Well, the simplest differential equation is the one where the rate of change of something depends on its quantity. So for example, a fixed rate savings account at a bank accrues interest depending on its instantaneous principle. Of course real banks do this discretely, but they could do this continuously (which is the version we are interested in). How does one solve this? You must first set up an equation:

df(x)/dx = (1+z)f(x)

Where z is your instantaneous interest rate. If you have already seen diff-eq's in class, then you know that this is easily solvable via the substitution: f(x)=exp(a*x)g(x), at which point you quickly learn that a = (1+z), and g(x) = constant = f(0).

Same principle applies to radiometric decay. Suppose atoms of uranium decays to lead because of uniformly random cosmic ray bombardments. So if you have a big lump of uranium, its rate of decay to lead is proportional to the amount of uranium you have at any one time. So:

df(x)/dx = -l*f(x)

which is quite similar to the interest equation above, and solves via the same substitution to f(x) = f(0)*exp(-l*x).

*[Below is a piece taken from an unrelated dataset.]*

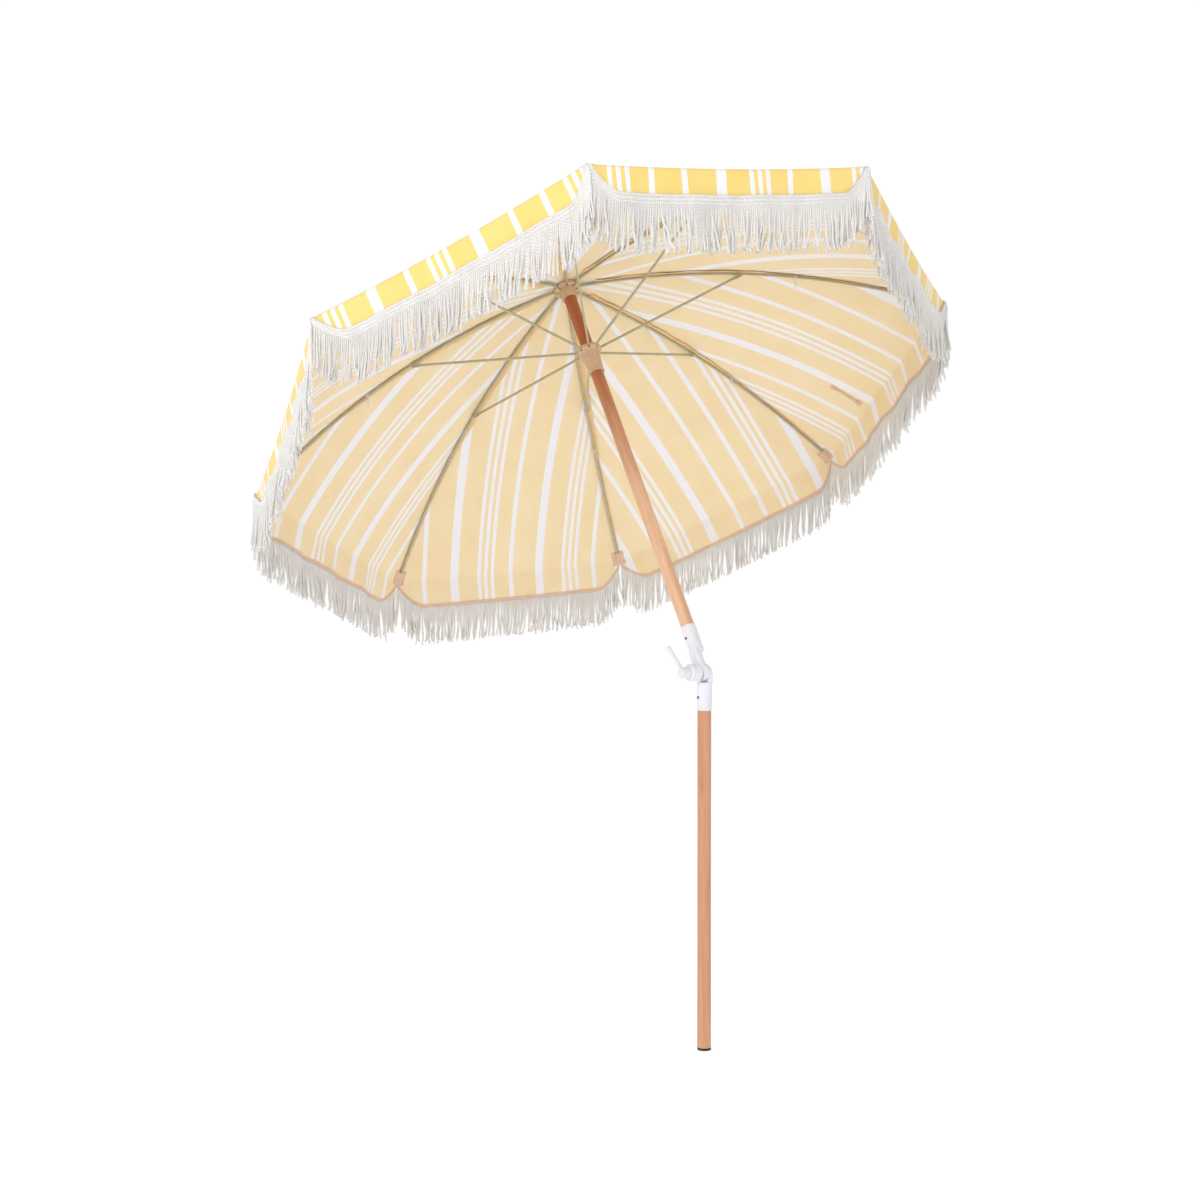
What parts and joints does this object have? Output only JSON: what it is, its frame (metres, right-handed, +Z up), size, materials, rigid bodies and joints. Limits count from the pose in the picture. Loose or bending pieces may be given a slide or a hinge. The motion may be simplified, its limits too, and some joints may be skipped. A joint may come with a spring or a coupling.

So these are really easy differential equations. But what happens when it is much more complicated, like Uranium, U(t), decaying to Thorium, but then the Thorium, T(t), itself is decaying to Rubidium, R(t), at some rate. Well U(t) is known and solvable from the above techniques. Suppose we started with some amount of thorium and just watched it decay to rubidium, then we would just have:

dT(t)/dt = -r*T(t)

But the rate of thorium change in our situations is equal to the amount of decay from uranium minus the amount which decays to rubidium:

dT(t)/dt = -dU(t)/dt - r*T(t)

Well, ok, the U(t) formula, we know is basically U(0)*exp(-u*t) so we are left with:

dT(t)/dt = u*U(0)*exp(-u*t) - r*T(t)

This is a little more complicated (an exercise to the reader). Basically by having a relationship between the rate of something and its amount, we have a differential equation.